The task: Emit the exact text of every line from the line with "on the floor." to the line with "from enum import Enum", both ends included. No other output is expected.

###

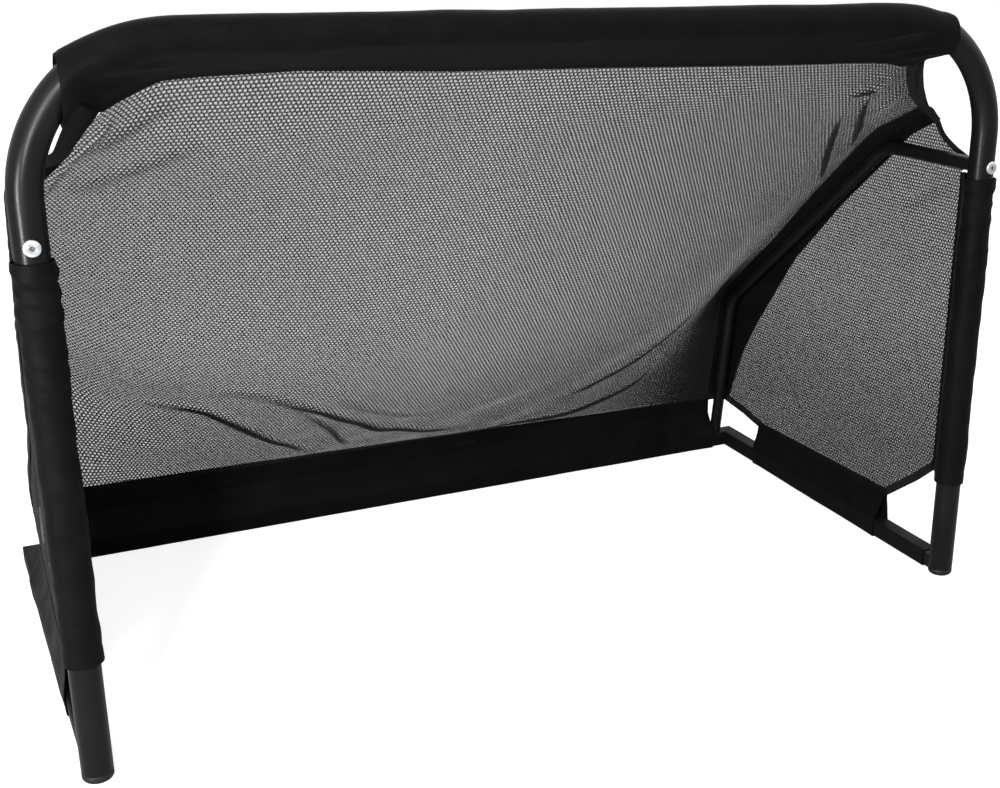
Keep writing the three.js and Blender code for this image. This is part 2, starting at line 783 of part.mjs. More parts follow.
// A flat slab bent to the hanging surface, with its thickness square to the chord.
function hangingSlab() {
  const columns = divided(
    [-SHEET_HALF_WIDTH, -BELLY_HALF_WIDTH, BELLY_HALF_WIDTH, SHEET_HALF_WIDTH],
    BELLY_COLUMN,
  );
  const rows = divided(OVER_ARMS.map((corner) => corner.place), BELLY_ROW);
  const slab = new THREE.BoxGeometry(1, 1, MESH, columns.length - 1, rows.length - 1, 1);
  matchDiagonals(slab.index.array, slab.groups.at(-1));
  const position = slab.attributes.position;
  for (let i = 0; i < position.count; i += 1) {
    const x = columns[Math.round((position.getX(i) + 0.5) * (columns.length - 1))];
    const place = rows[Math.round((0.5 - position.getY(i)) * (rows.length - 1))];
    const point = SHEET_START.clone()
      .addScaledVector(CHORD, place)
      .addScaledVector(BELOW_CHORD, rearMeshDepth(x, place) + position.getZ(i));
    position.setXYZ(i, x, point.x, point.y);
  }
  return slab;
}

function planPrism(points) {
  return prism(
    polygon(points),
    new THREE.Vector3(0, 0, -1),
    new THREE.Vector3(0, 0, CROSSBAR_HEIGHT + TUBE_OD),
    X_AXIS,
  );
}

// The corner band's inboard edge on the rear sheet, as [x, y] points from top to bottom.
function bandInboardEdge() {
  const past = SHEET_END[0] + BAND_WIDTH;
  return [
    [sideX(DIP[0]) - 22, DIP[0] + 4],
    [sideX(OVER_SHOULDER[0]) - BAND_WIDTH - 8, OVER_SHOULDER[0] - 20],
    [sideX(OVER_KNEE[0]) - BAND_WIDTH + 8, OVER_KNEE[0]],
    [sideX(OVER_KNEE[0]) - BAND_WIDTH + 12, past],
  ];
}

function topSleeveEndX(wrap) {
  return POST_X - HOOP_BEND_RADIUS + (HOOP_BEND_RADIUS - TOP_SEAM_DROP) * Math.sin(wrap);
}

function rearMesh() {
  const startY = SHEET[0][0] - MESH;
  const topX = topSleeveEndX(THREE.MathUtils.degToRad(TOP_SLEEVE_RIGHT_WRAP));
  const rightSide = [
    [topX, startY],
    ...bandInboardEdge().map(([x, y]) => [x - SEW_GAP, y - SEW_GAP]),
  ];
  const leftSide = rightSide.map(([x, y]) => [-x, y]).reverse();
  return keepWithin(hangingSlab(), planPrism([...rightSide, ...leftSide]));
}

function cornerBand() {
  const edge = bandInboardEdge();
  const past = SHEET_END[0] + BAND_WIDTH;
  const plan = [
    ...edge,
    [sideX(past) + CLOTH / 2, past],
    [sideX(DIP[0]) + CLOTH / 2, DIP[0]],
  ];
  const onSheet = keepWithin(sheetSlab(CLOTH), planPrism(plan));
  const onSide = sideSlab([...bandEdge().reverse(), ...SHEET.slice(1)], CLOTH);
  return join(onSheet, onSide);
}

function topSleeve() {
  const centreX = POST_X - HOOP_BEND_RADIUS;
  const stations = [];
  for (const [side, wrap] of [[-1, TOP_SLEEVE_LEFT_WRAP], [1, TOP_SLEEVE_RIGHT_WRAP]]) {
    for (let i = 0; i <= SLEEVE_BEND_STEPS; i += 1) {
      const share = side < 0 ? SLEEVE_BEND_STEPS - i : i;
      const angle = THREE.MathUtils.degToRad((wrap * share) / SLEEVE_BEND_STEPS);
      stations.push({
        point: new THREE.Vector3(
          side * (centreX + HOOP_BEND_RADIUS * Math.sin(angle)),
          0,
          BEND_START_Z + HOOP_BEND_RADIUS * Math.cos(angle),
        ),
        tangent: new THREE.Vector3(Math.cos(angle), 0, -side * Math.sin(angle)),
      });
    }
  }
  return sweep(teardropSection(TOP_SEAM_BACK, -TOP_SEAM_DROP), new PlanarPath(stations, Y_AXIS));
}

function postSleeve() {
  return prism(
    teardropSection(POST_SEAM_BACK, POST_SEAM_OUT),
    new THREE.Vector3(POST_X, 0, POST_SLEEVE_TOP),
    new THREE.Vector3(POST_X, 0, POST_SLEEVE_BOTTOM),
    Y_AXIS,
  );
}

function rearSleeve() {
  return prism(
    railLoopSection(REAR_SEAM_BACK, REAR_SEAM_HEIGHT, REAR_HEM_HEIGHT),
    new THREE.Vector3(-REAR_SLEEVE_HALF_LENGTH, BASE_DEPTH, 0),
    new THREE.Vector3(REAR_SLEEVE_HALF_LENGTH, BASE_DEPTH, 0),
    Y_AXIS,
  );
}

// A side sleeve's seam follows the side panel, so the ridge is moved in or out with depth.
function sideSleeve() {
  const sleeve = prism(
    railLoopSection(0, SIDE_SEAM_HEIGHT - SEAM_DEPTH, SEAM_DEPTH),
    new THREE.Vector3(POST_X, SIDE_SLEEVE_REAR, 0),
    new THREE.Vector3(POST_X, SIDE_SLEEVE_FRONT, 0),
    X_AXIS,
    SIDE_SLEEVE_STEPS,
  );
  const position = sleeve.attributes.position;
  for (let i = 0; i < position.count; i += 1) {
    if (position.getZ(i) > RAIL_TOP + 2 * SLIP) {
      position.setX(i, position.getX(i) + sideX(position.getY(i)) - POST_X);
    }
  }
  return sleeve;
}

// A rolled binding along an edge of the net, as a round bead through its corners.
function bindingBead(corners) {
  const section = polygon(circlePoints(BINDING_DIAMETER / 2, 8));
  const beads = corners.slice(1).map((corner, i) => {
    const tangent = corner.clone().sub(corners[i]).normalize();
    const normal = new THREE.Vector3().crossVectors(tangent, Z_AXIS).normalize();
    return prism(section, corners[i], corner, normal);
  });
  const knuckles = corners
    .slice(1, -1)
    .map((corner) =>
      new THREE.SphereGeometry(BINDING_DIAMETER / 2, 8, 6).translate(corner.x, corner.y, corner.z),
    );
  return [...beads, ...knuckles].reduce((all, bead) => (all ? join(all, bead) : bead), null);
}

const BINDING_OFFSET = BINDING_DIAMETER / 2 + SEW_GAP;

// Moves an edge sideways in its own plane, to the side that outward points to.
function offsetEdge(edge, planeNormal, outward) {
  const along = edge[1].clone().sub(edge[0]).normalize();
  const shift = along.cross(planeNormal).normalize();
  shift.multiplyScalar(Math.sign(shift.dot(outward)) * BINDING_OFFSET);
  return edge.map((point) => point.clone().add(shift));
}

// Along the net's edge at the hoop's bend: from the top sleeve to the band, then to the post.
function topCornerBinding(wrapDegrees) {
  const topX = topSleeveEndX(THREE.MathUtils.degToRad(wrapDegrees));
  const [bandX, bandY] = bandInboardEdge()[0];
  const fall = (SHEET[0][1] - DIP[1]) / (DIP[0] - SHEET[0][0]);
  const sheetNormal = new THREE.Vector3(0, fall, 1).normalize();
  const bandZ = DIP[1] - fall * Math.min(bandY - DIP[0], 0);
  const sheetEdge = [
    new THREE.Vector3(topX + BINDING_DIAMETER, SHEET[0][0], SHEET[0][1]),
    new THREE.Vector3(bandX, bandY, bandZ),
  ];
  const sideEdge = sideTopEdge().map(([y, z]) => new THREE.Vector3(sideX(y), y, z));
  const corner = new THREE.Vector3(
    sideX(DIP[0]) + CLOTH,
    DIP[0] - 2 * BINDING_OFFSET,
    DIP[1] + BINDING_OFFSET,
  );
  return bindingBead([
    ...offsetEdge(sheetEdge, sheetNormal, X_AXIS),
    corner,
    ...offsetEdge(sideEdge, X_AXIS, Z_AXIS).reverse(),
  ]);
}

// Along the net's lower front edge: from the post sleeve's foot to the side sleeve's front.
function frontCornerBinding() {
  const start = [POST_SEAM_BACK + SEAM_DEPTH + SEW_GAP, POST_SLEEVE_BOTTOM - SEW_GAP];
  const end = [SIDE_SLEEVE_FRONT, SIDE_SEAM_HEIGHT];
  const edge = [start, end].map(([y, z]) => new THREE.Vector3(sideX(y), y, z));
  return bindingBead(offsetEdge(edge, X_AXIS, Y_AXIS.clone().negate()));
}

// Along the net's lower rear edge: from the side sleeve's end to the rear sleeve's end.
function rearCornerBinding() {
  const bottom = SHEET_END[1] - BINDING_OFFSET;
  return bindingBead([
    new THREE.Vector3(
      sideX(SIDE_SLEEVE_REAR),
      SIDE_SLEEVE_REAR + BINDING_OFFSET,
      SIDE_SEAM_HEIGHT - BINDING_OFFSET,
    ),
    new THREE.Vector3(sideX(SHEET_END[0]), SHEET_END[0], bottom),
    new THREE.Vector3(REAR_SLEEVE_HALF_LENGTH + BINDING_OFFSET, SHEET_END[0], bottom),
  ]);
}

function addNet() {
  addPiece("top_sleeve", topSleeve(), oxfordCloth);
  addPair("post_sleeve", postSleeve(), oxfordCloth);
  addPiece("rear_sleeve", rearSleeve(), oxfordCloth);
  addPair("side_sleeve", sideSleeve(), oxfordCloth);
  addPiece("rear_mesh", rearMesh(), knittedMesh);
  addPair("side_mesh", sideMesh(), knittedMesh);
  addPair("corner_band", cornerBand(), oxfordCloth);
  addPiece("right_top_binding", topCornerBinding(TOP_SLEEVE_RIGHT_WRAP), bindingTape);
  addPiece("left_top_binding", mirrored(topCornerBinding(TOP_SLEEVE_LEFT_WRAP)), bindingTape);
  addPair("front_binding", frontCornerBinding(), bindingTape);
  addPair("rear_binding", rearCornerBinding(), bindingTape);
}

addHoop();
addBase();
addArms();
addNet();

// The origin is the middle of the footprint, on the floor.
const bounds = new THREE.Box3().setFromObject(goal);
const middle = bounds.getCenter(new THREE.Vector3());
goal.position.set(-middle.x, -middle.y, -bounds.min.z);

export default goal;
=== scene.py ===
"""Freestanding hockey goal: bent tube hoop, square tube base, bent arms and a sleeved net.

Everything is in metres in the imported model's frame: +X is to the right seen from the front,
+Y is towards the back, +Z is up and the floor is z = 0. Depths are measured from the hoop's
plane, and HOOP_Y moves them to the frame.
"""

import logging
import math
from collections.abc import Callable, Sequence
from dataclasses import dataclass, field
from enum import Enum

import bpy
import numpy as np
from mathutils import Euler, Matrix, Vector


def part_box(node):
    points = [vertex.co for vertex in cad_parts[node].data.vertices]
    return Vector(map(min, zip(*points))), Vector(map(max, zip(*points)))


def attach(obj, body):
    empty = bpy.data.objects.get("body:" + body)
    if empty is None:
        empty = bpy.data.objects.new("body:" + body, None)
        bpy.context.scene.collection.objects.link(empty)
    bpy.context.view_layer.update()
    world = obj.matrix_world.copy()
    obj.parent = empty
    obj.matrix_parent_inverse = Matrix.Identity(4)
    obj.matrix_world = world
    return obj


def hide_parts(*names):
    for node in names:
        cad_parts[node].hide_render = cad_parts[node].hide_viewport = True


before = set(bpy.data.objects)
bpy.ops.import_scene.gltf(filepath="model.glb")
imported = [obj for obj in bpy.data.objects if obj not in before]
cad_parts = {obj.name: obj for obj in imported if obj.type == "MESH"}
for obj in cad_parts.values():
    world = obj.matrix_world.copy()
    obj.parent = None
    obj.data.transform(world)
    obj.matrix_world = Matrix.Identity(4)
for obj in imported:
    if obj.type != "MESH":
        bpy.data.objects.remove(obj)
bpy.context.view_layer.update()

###

Task answer:
// The origin is the middle of the footprint, on the floor.
const bounds = new THREE.Box3().setFromObject(goal);
const middle = bounds.getCenter(new THREE.Vector3());
goal.position.set(-middle.x, -middle.y, -bounds.min.z);

export default goal;
=== scene.py ===
"""Freestanding hockey goal: bent tube hoop, square tube base, bent arms and a sleeved net.

Everything is in metres in the imported model's frame: +X is to the right seen from the front,
+Y is towards the back, +Z is up and the floor is z = 0. Depths are measured from the hoop's
plane, and HOOP_Y moves them to the frame.
"""

import logging
import math
from collections.abc import Callable, Sequence
from dataclasses import dataclass, field
from enum import Enum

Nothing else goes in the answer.